* **Task to complete**
Among the entries that follow, the required portion opens with the line containing "The Blender code for this object" and closes with the line containing "STRIP_STEPS = 8". Give that portion again exactly, and nothing else.

(Modeling code records)

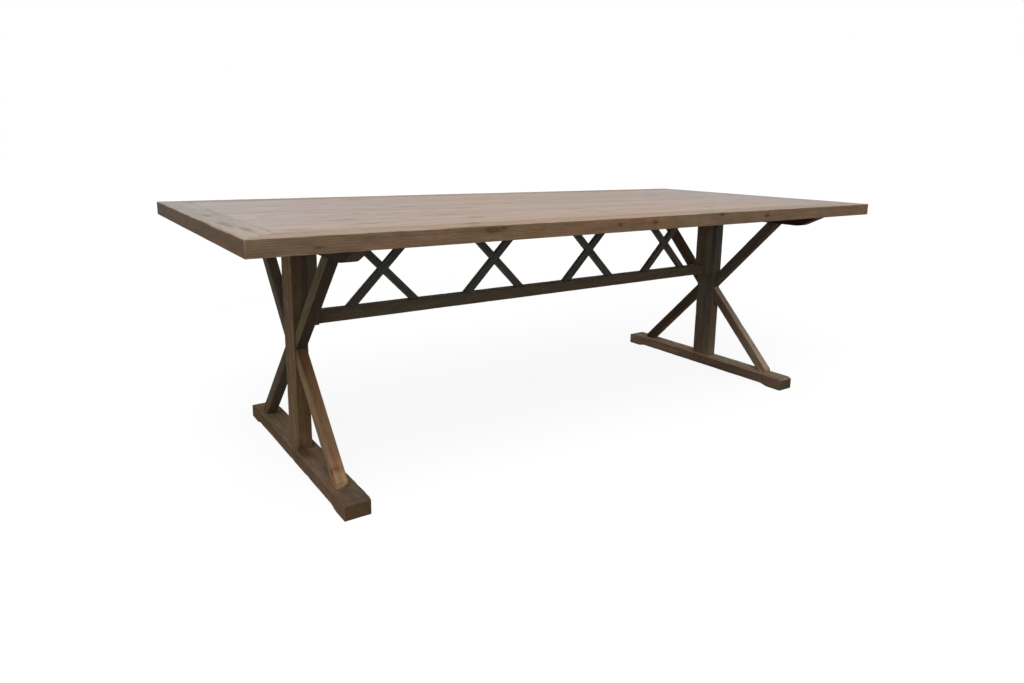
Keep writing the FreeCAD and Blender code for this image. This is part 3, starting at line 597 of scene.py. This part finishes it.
def board(name, material, halves, axes, centre, length, seed, node=None, radius=0.002,
          spread=0.45, nicks=3, leans=(0, 0), end_radius=0.0015, step=0.012, columns=None,
          lift=None, breaks=(), bumps=0.00025, flat_sides=False, tone=(1, 1, 1), pith=None,
          worn_ends=True, bare=None, cut=None, lap=None):
    """A worn board that replaces the CAD node of its name, or the one that is given.

    It runs along its own u, from -length / 2 to length / 2, with half sizes in v and w, and axes
    are the ways of u, v and w. leans gives how u changes with v at each end, for slanted cuts.
    breaks are extra stations (u, lean), lift moves a point's w, cut is a plane (point, normal)
    beyond which the wood is cut away, and lap (half length, side) takes away half of the
    thickness around the middle.
    """
    stations = stations_along(length, leans, end_radius, breaks, step)
    if columns is None:
        columns = tuple(max(2, int(h / COLUMN_GAP)) for h in halves)
    if not isinstance(radius, tuple):
        radius = (radius,) * 4
    margin = tuple(min(h * ARRIS_SHARE, ARRIS_STRIP) for h in halves)
    radii = rough_radii(stations[:, 0], radius, seed, spread, nicks)
    radii = np.clip(radii, SHARPEST, min(margin) * 0.95)
    rings, outs = station_rings(halves, radii, stations[:, 2], columns, margin)
    if flat_sides:
        outs[np.abs(outs[:, 1]) < SQUARE] = 0

    verts = []
    for (station, lean, _), ring in zip(stations, rings):
        for (v, w), (out_v, out_w) in zip(ring, outs):
            push = bumps * unevenness(station, v, w, seed)
            v, w = v + out_v * push, w + out_w * push
            u = station + lean * v
            if lift:
                w = lift(u, v, w)
            if lap and abs(station) <= lap[0] + HAIR:
                w = min(w, 0.0) if lap[1] > 0 else max(w, 0.0)
            verts.append((u, v, w))

    mesh = bpy.data.meshes.new(name)
    mesh.from_pydata(verts, [], tube_faces(*rings.shape[:2]))
    if cut:
        cut_away(mesh, *cut)
    if pith is None:
        draw = random.Random(seed + 71)
        pith = (draw.uniform(*PITH_ACROSS), draw.uniform(*PITH_BELOW))
    reach = length / 2 if worn_ends else ENDLESS
    give_attributes(mesh, (reach, *halves), seed, pith, tone, bare)
    turn = Matrix(axes).transposed().to_4x4()
    mesh.transform(Matrix.Translation(centre) @ turn)
    hand_over(mesh, name, node or name, material)


def cut_away(mesh, point, normal):
    """Cut away what lies beyond a plane and close the cut."""
    made = bmesh.new()
    made.from_mesh(mesh)
    geometry = made.verts[:] + made.edges[:] + made.faces[:]
    result = bmesh.ops.bisect_plane(made, geom=geometry, plane_co=point, plane_no=normal,
                                    clear_outer=True, dist=HAIR)
    rim = [g for g in result["geom_cut"] if isinstance(g, bmesh.types.BMEdge)]
    bmesh.ops.holes_fill(made, edges=rim)
    made.to_mesh(mesh)
    made.free()


def give_attributes(mesh, halves, seed, pith, tone, bare):
    """What the wood's material reads: the board's own coordinates and its nature."""
    count = len(mesh.vertices)
    where = np.zeros(count * 3, np.float32)
    mesh.vertices.foreach_get("co", where)
    where = where.reshape(-1, 3)
    vectors = {
        "grain": where,
        "halves": np.tile(halves, (count, 1)),
        "board": np.tile((seed * 1.37, *pith), (count, 1)),
    }
    for key, values in vectors.items():
        data = mesh.attributes.new(key, "FLOAT_VECTOR", "POINT").data
        data.foreach_set("vector", np.asarray(values, np.float32).ravel())
    # the tone, with the light and shade that are painted into it
    colours = np.ones((count, 4), np.float32)
    colours[:, :3] = [tone(*p) for p in where] if callable(tone) else tone
    mesh.attributes.new("tone", "FLOAT_COLOR", "POINT").data.foreach_set("color", colours.ravel())
    amounts = np.zeros(count, np.float32)
    if bare:
        amounts = np.array([bare(*p) for p in where], np.float32)
    mesh.attributes.new("bare", "FLOAT", "POINT").data.foreach_set("value", amounts)


def hand_over(mesh, name, node, material):
    """Make the object, shade it and let it stand for its CAD node."""
    mesh.materials.append(material)
    for polygon in mesh.polygons:
        polygon.use_smooth = True
    piece = bpy.data.objects.new(name, mesh)
    bpy.context.scene.collection.objects.link(piece)
    weighted = piece.modifiers.new("even_shading", "WEIGHTED_NORMAL")
    weighted.weight = 90
    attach(piece, "root")
    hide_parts(node)


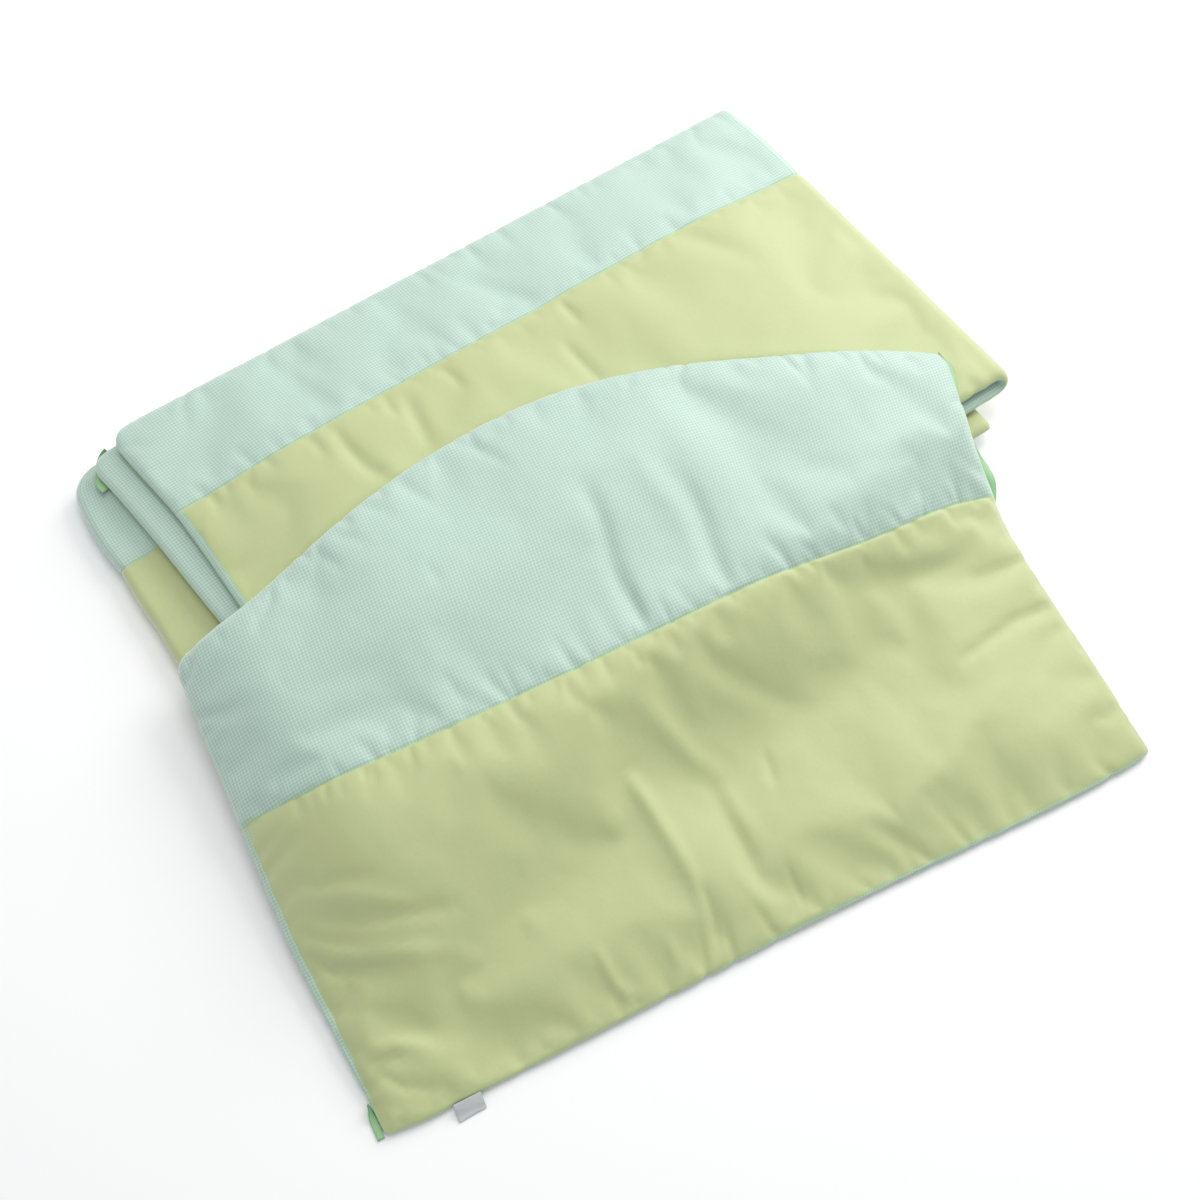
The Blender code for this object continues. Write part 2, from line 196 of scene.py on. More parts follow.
# Ribbons and tape: thickness, places across as shares of the width, steps from row to row
RIBBON_THICK = 0.0004
TAPE_THICK = 0.0003
STRIP_ACROSS = (-0.5, -0.485, -0.44, -0.22, 0.0, 0.22, 0.44, 0.485, 0.5)
STRIP_STEPS = 8

# Fabrics: periods of the check, the cotton's and the tape's threads and the satin's ribs
CHECK_PERIOD = 0.0024
THREAD_PERIOD = 0.0006
TAPE_THREAD_PERIOD = 0.0005
RIB_PERIOD = 0.00045
# Colours, in pairs for both ends of a blend
PANEL_GREEN = ((0.474, 0.533, 0.232, 1), (0.506, 0.560, 0.254, 1))
CHECK_MINT = ((0.548, 0.675, 0.602, 1), (0.338, 0.545, 0.445, 1))
# Painted shade with bounced green light, blended into the cloth along its seams and rims
SEAM_SHADE_GREEN = (0.36, 0.60, 0.20, 1)
SATIN_GREEN = ((0.30, 0.58, 0.27, 1), (0.40, 0.68, 0.35, 1))
# Painted shade at the start of each ribbon
SATIN_PAINTED_SHADE = (0.06, 0.30, 0.10, 1)
TAPE_GREY = ((0.54, 0.57, 0.58, 1), (0.66, 0.69, 0.70, 1))

# Studio: the floor, the sky, and each softbox's name, place, size, power and colour
FLOOR_SIZE = 12
FLOOR_DROP = 0.0004
FLOOR_WHITE = (0.97, 0.97, 0.97, 1)
SKY_WHITE = (0.97, 0.985, 1.0, 1)
SKY_STRENGTH = 0.52
SOFTBOXES = (
    ("key_softbox", (2.0, 0.6, 1.3), 1.4, 38.0, (1.0, 0.99, 0.975)),
    ("top_softbox", (0.55, 0.80, 2.2), 1.6, 24.0, (1.0, 1.0, 1.0)),
)

# Head pad across its width: share of the width, then the heights of its lower edge, its seam and its arch
HEAD_ACROSS = (
    (0.000, 0.0000, 0.2255, 0.3535),
    (0.050, -0.0024, 0.2215, 0.3595),
    (0.094, -0.0019, 0.2187, 0.3657),
    (0.181, -0.0023, 0.2172, 0.3841),
    (0.353, -0.0018, 0.2174, 0.4154),
    (0.517, -0.0008, 0.2200, 0.4255),
    (0.669, -0.0020, 0.2225, 0.4102),
    (0.810, -0.0042, 0.2204, 0.3801),
    (0.930, -0.0040, 0.2229, 0.3535),
    (1.000, -0.0010, 0.2190, 0.3340),
)
LOWER_EDGE, SEAM, ARCH = 1, 2, 3

# Head pad up its height: height over the lower edge, how far its left and right ends stand out
HEAD_ENDS = (
    (0.000, -0.0045, -0.0040),
    (0.047, 0.0002, -0.0040),
    (0.090, 0.0046, -0.0035),
    (0.135, 0.0082, -0.0035),
    (0.200, 0.0096, -0.0020),
    (0.222, 0.0094, -0.0012),
    (0.255, 0.0092, -0.0023),
    (0.290, 0.0098, 0.0036),
    (0.325, 0.0100, 0.0122),
    (0.355, 0.0098, 0.0150),
)
LEFT_END, RIGHT_END = 1, 2

# How far the backing comes round to the front: up the left end by height, along the lower edge by share
WRAP_LEFT = (
    (0.000, 0.0000),
    (0.015, 0.0008),
    (0.030, 0.0022),
    (0.050, 0.0038),
    (0.080, 0.0048),
    (0.120, 0.0054),
    (0.180, 0.0050),
    (0.226, 0.0045),
)
WRAP_LOWER = ((0.0, -0.002), (0.30, -0.002), (0.42, 0.0008), (0.55, 0.0020), (0.80, 0.0022), (1.0, 0.0014))

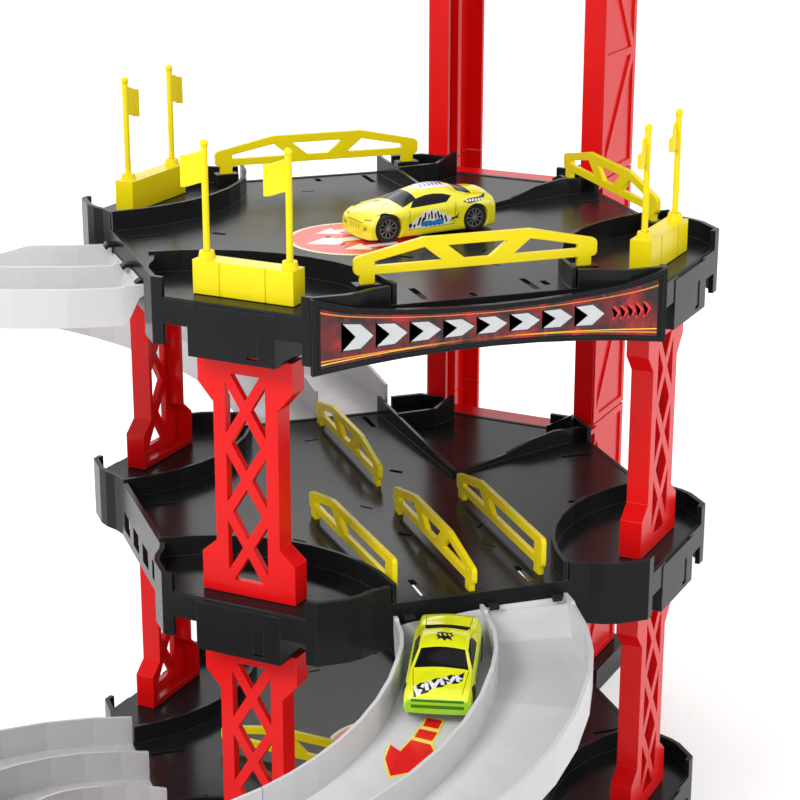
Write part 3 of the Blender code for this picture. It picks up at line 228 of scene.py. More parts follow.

* **Response to the exercise**
The Blender code for this object continues. Write part 2, from line 196 of scene.py on. More parts follow.
# Ribbons and tape: thickness, places across as shares of the width, steps from row to row
RIBBON_THICK = 0.0004
TAPE_THICK = 0.0003
STRIP_ACROSS = (-0.5, -0.485, -0.44, -0.22, 0.0, 0.22, 0.44, 0.485, 0.5)
STRIP_STEPS = 8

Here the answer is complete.